--- start Given information ---
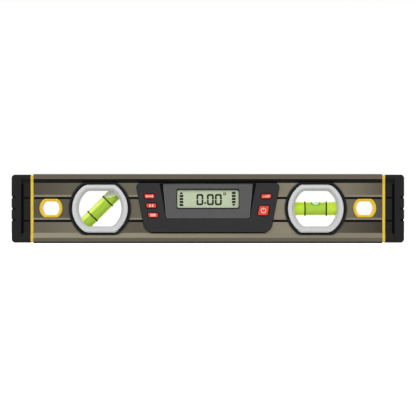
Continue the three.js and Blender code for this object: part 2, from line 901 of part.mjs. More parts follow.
/** The tilted panel and the display behind it, in the panel's own plane. */
function displayStack() {
  const opening = roundedRectangle(0, displayRise, displayWidth, displayHeight, displayCorner);
  const panel = cut(
    panelSlab(panelOutline(0), 0, panelThickness),
    panelSlab(opening, -overrun, panelThickness + overrun),
  );
  const lensDepth = panelThickness + fitGap;
  const lensShape = roundedRectangle(
    0, displayRise, displayWidth + 2 * lensLap, displayHeight + 2 * lensLap, displayCorner,
  );
  const cellDepth = lensDepth + lensThickness + fitGap;
  const [cellWidth, cellHeight] = [displayWidth + 2 * cellLap, displayHeight + 2 * cellLap];
  const cellFoot = displayRise - cellHeight / 2;
  const cellBack = cellDepth + cellThickness;
  const backlightDepth = cellBack + fitGap;
  const connectorMiddle = cellFoot + cellLedge / 2;
  const farEdge = (connectorMiddle + connectorWidth / 2) * Math.sin(panelTilt);
  const connectorEnd = (boardFront - fitGap - panelFace - farEdge) / Math.cos(panelTilt);
  const flatBlock = (width, low, high, top, bottom) => {
    const geometry = new THREE.BoxGeometry(width, high - low, bottom - top);
    return geometry.translate(0, (low + high) / 2, -(top + bottom) / 2);
  };
  const group = new THREE.Group();
  group.add(
    piece('display_panel', panel, panelPlastic),
    piece(
      'display_lens', panelSlab(lensShape, lensDepth, lensDepth + lensThickness), displayGlass,
    ),
    piece(
      'lcd_cell',
      flatBlock(cellWidth, cellFoot, cellFoot + cellHeight, cellDepth, cellBack),
      displayGlass,
    ),
    piece(
      'lcd_backlight',
      flatBlock(
        cellWidth, cellFoot + cellLedge, cellFoot + cellHeight,
        backlightDepth, backlightDepth + backlightThickness,
      ),
      reflectorFoil,
    ),
    piece(
      'lcd_connector',
      flatBlock(
        cellWidth - 2 * connectorMargin,
        connectorMiddle - connectorWidth / 2,
        connectorMiddle + connectorWidth / 2,
        backlightDepth,
        connectorEnd,
      ),
      connectorRubber,
    ),
  );
  group.position.set(0, panelFace, panelFoot);
  group.rotation.x = Math.PI / 2 - panelTilt;
  return group;
}

function circuitBoard() {
  const board = slab(tubOutline(tubWall + boardRoom), boardFront, boardBack);
  const holes = screws.map(
    ({ x, z }) => pin(screwRadius + fitGap, boardFront - overrun, boardBack + overrun, x, z),
  );
  return piece('circuit_board', cut(board, ...holes), boardLaminate);
}

const stemEnd = boardFront - switchHeight - plungerHeight - pressRoom;

function buttonCap(button) {
  const capFace = moduleFace - buttonProud;
  const flangeFace = webFace + fitGap;
  const flangeBack = flangeFace + buttonFlangeThickness;
  const cap = chamferedSlab(
    buttonOutline(button, 0), capFace, flangeFace, buttonCrown, cornerSteps,
  );
  const flange = slab(buttonOutline(button, buttonFlange), flangeFace, flangeBack, cornerSteps);
  const stem = pin(stemRadius, flangeBack, stemEnd, button.x, button.z);
  return piece(button.name, join(cap, flange, stem), redPlastic);
}

function pressSwitch(button) {
  const half = switchSide / 2;
  const top = boardFront - switchHeight;
  const body = block(
    button.x - half, button.x + half, top, boardFront, button.z - half, button.z + half,
  );
  const plunger = pin(plungerRadius, top - plungerHeight, top, button.x, button.z);
  return piece(button.name.replace('button', 'switch'), join(body, plunger), switchSteel);
}

/** A square part that stands on the back of the circuit board. */
function boardBlock(name, x, z, side, height, material) {
  const half = side / 2;
  const body = block(x - half, x + half, boardBack, boardBack + height, z - half, z + half);
  return piece(name, body, material);
}

function buzzer() {
  const body = pin(
    buzzerRadius, boardBack, boardBack + buzzerHeight,
    boardPartOffset, moduleMiddle - buzzerDrop, roundSides,
  );
  return piece('buzzer', body, chipResin);
}

// Battery box, door, batteries and contacts

const boxInnerLength = batteryLength + 2 * contactRoom;
const boxInnerHeight = 2 * batteryRadius + batterySpacing + 2 * fitGap;

/** A front-view rectangle round the battery box, grown past its inner walls by a margin. */
function boxOutline(margin, corner) {
  return roundedRectangle(
    0, moduleMiddle, boxInnerLength + 2 * margin, boxInnerHeight + 2 * margin, corner,
  );
}

function rearHousing() {
  const rearFace = backFace - moduleSetback;
  const wall = chamferedSlab(moduleOutline(0), -webFace, rearFace, moduleEdge);
  const tub = cut(
    slab(tubOutline(0), boxFront, -webFace),
    slab(tubOutline(tubWall), boxFront - overrun, -webFace),
  );
  const box = slab(boxOutline(batteryBoxWall, doorCorner), boxFront, -webFace, cornerSteps);
  const posts = screws.map(
    ({ x, z }) => pin(postRadius, boardBack + fitGap, -webFace, x, z),
  );
  const body = join(wall, tub, box, ...posts);
  const boxHollow = slab(
    boxOutline(0, doorCorner / 2), boxFront + batteryBoxFloor, backFace, cornerSteps,
  );
  const doorRecess = slab(
    boxOutline(doorLap, doorCorner), doorSeat, backFace + overrun, cornerSteps,
  );
  const screwHoles = screws.flatMap(({ x, z }) => [
    pin(screwRadius + fitGap, boardFront, backFace, x, z),
    pin(screwHeadRadius + fitGap, headSeat, backFace + overrun, x, z),
  ]);
  return piece(
    'rear_housing', cut(body, boxHollow, doorRecess, ...screwHoles), housingPlastic,
  );
}

function batteryDoor() {
  const plate = chamferedSlab(
    boxOutline(doorLap - fitGap, doorCorner), doorSeat + fitGap, doorFace, doorEdge, cornerSteps,
  );
  const ribEnd = boxInnerLength / 2 - fitGap;
  const [ribFront, ribBack] = [doorSeat + fitGap - doorRibDepth, doorSeat + fitGap];
  const [ribLow, ribHigh] = [moduleMiddle - doorRibWidth / 2, moduleMiddle + doorRibWidth / 2];
  const ribs = [-ribEnd, ribEnd - doorRibThickness].map(
    (start) => block(start, start + doorRibThickness, ribFront, ribBack, ribLow, ribHigh),
  );
  const notch = pin(
    thumbNotchRadius, doorFace - thumbNotchDepth, doorFace + overrun,
    boxInnerLength / 2, moduleMiddle, roundSides,
  );
  return piece('battery_door', join(cut(plate, notch), ...ribs), housingPlastic);
}

function battery(name, z, turn) {
  const half = batteryLength / 2;
  const profile = [
    [0, -half],
    [batteryRadius, -half],
    [batteryRadius, half - batteryNubHeight],
    [batteryNubRadius, half - batteryNubHeight],
    [batteryNubRadius, half],
    [0, half],
  ];
  const mesh = piece(name, turned(profile), batterySleeve);
  mesh.position.set(0, batteryAxis, z);
  mesh.rotation.z = turn;
  return mesh;
}

/** A sheet contact against an end wall of the box, with a bent tongue for each battery. */
function batteryContact(name, side, low, high, tongueHeights) {
  const wallX = boxInnerLength / 2 - fitGap;
  const foot = boxFront + batteryBoxFloor + fitGap;
  const tongueReach = batteryLength / 2 + fitGap;
  const middle = foot + contactHeight / 2;
  const quarter = contactHeight / 4;
  const sheet = block(wallX - contactThickness, wallX, foot, foot + contactHeight, low, high);
  const tongueSection = new THREE.Shape([
    new THREE.Vector2(wallX - contactThickness, middle - quarter - contactThickness),
    new THREE.Vector2(wallX - contactThickness, middle - quarter),
    new THREE.Vector2(tongueReach + contactThickness, middle),
    new THREE.Vector2(wallX - contactThickness, middle + quarter),
    new THREE.Vector2(wallX - contactThickness, middle + quarter + contactThickness),
    new THREE.Vector2(tongueReach, middle),
  ]);
  const tongues = tongueHeights.map((height) => new THREE.ExtrudeGeometry(tongueSection, {
    depth: contactTongueWidth, bevelEnabled: false,
  }).translate(0, 0, height - contactTongueWidth / 2));
  const geometry = join(sheet, ...tongues);
  if (side < 0) {
    geometry.translate(0, -middle, 0).rotateZ(Math.PI).translate(0, middle, 0);
  }
  return piece(name, geometry, springSteel);
}

function housingScrew(index, { x, z }) {
  const headBottom = headSeat + fitGap;
  const headTop = headBottom + screwHeadHeight - fitGap;
  const body = join(
    pin(screwRadius, screwTip, headBottom, x, z),
    pin(screwHeadRadius, headBottom, headTop, x, z),
  );
  const socket = pin(
    screwSocketRadius, headTop - screwSocketDepth, headTop + overrun, x, z, socketSides,
  );
  return piece(`housing_screw_${index + 1}`, cut(body, socket), screwSteel);
}

function batteryPack() {
  const lowerAxis = moduleMiddle - batterySpacing / 2;
  const upperAxis = moduleMiddle + batterySpacing / 2;
  const half = contactWidth / 2;
  return [
    battery('upper_battery', upperAxis, 0),
    battery('lower_battery', lowerAxis, Math.PI),
    batteryContact(
      'battery_bridge', -1, lowerAxis - half, upperAxis + half, [lowerAxis, upperAxis],
    ),
    batteryContact('upper_battery_contact', 1, upperAxis - half, upperAxis + half, [upperAxis]),
    batteryContact('lower_battery_contact', 1, lowerAxis - half, lowerAxis + half, [lowerAxis]),
  ];
}

// The level

const level = new THREE.Group();
level.add(
  boxProfile(),
  endCap('right_end_cap', 0),
  endCap('left_end_cap', Math.PI),
  endRing('right_end_ring', 0),
  endRing('left_end_ring', Math.PI),
  ...hangHoles.flatMap((hole) => faces.map((face) => hangBush(hole, face))),
  ...windows.flatMap((window) => faces.map((face) => windowFrame(window, face))),
  ...windows.flatMap((window) => faces.map((face) => vialCarrier(window, face))),
  ...windows.map(vial),
  displayHousing(),
  displayStack(),
  circuitBoard(),
  ...buttons.map(buttonCap),
  ...buttons.map(pressSwitch),
  boardBlock(
    'tilt_sensor', -boardPartOffset, moduleMiddle + tiltSensorRise,
    tiltSensorSide, tiltSensorHeight, switchSteel,
  ),
  boardBlock(
    'processor', -boardPartOffset, moduleMiddle - processorDrop,
    processorSide, processorHeight, chipResin,
  ),
  buzzer(),
  rearHousing(),
  batteryDoor(),
  ...batteryPack(),
  ...screws.map((screw, index) => housingScrew(index, screw)),
);

export default level;
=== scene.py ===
import json
import math
from collections import namedtuple
from contextlib import contextmanager

import bmesh
import bpy
from bpy.props import FloatProperty, FloatVectorProperty, PointerProperty
from bpy.types import NodeSocket, Operator, Panel, PropertyGroup
from mathutils import Matrix, Vector

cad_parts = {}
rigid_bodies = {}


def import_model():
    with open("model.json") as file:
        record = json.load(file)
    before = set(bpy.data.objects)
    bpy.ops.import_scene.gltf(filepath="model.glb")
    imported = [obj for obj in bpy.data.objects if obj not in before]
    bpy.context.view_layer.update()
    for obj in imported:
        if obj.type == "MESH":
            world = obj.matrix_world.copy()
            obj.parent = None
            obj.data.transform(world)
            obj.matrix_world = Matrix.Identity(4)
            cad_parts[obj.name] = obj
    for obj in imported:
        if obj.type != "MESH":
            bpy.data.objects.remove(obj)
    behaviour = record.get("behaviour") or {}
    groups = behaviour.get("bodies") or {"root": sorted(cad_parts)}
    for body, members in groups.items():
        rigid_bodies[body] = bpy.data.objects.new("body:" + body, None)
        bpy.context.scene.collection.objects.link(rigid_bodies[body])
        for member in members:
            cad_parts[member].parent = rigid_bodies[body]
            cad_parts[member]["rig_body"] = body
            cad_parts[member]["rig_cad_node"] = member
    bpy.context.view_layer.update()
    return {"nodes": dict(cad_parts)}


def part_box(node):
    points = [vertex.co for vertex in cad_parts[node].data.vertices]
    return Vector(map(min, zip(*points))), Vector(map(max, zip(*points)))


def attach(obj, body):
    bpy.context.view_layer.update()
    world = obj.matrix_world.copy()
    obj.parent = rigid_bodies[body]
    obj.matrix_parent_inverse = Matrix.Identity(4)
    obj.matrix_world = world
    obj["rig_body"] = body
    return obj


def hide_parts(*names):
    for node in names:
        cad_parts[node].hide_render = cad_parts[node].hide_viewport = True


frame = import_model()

bl_info = {
    "name": "Digital Spirit Level",
    "version": (1, 0, 0),
    "blender": (4, 5, 0),
    "location": "View3D > Sidebar > Spirit Level",
    "description": "Dresses a packed digital spirit level with finished pieces and materials",
    "category": "Mesh",
}

# Sizes here are in millimetres and become metres through MM.
MM = 0.001
TINY = 0.02 * MM
OVERRUN = 2 * MM
QUARTER_TURN = math.pi / 2
ROUND_SIDES = 96
SMALL_SIDES = 40
SMOOTH_ANGLE = math.radians(35)
CRISP_ANGLE = math.radians(10)
CORNER_SHARE = 0.3
CORNER_CUTS = 5
CORNER_SIDES = ((-1, -1), (1, -1), (1, 1), (-1, 1))
BODY = "level"


def linear(*screen):
    """Turns a colour read from a screen, from 0 to 255, into light."""
    shares = [value / 255 for value in screen]
    return tuple(s / 12.92 if s <= 0.04045 else ((s + 0.055) / 1.055) ** 2.4 for s in shares)


def size(label, note, millimetres):
    return FloatProperty(
        name=label, description=note, default=millimetres * MM, min=0, unit="LENGTH", precision=5,
    )


def tint(label, note, *screen):
    return FloatVectorProperty(
        name=label, description=note, default=linear(*screen), size=3, min=0, max=1,
        subtype="COLOR",
    )


def share(label, note, value):
    return FloatProperty(
        name=label, description=note, default=value, min=0, max=1, subtype="FACTOR",
    )


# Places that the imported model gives

def span(node):
    """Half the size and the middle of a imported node."""
    low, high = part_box(node)
    return (high - low) / 2, (low + high) / 2


PROFILE_LOW, PROFILE_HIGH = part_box("box_profile")
HALF_DEPTH = PROFILE_HIGH.y
HEIGHT = PROFILE_HIGH.z
MODULE_LOW, MODULE_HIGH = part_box("display_housing")
PANEL_LOW, PANEL_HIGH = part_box("display_panel")
BAND_HALF, BAND_MIDDLE = span("left_hang_bush_front")
FIT_GAP = 0.3 * MM
SEAT_GAP = 0.15 * MM
DIP = 0.05 * MM
SHADE = 0.4 * MM
WEB_LOW = MODULE_LOW.z - FIT_GAP
WEB_TOP = MODULE_HIGH.z + FIT_GAP
WINDOWS = ("diagonal", "level")
SIDES = ("left", "right")
FACES = ("_front", "_back")


# Settings

class ProfileSettings(PropertyGroup):
    """Section and finish of the box profile"""
    foot_edge_height: size("Foot edge height", "Height of the chamfer along the base", 1.5)
    foot_edge_width: size("Foot edge width", "Width of the chamfer along the base", 0.9)
    foot_flat_top: size("Foot flat", "Height where the foot starts to slope in", 5.5)
    head_flat_height: size("Head flat", "Height of the flat rail along the top", 5)
    head_edge: size("Head edge", "Chamfer along the top", 0.6)
    web_recess: size("Web recess", "How far the web lies behind the rails", 2.2)
    web_thickness: size("Wall", "Thickness of the extruded wall", 2.4)
    groove_width: size("Groove width", "Height of the two long grooves", 1.8)
    groove_depth: size("Groove depth", "Depth of the two long grooves", 1.1)
    lip_width: size("Lip width", "Height of the raised lip above a groove", 2.3)
    lip_rise: size("Lip rise", "How far the lip stands out of the web", 0.5)
    edge_radius: size("Edge radius", "Rounding of the long edges", 0.22)
    colour: tint("Anodising", "Olive-grey anodised aluminium", 134, 127, 110)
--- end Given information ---
### Given request
Transcribe, exactly and exclusively, the run of lines that opens with the line bearing "for body, members" and closes with the line bearing "cad_parts[node].hide_render = cad_parts[node].hide_viewport".

### Task result
    for body, members in groups.items():
        rigid_bodies[body] = bpy.data.objects.new("body:" + body, None)
        bpy.context.scene.collection.objects.link(rigid_bodies[body])
        for member in members:
            cad_parts[member].parent = rigid_bodies[body]
            cad_parts[member]["rig_body"] = body
            cad_parts[member]["rig_cad_node"] = member
    bpy.context.view_layer.update()
    return {"nodes": dict(cad_parts)}


def part_box(node):
    points = [vertex.co for vertex in cad_parts[node].data.vertices]
    return Vector(map(min, zip(*points))), Vector(map(max, zip(*points)))


def attach(obj, body):
    bpy.context.view_layer.update()
    world = obj.matrix_world.copy()
    obj.parent = rigid_bodies[body]
    obj.matrix_parent_inverse = Matrix.Identity(4)
    obj.matrix_world = world
    obj["rig_body"] = body
    return obj


def hide_parts(*names):
    for node in names:
        cad_parts[node].hide_render = cad_parts[node].hide_viewport = True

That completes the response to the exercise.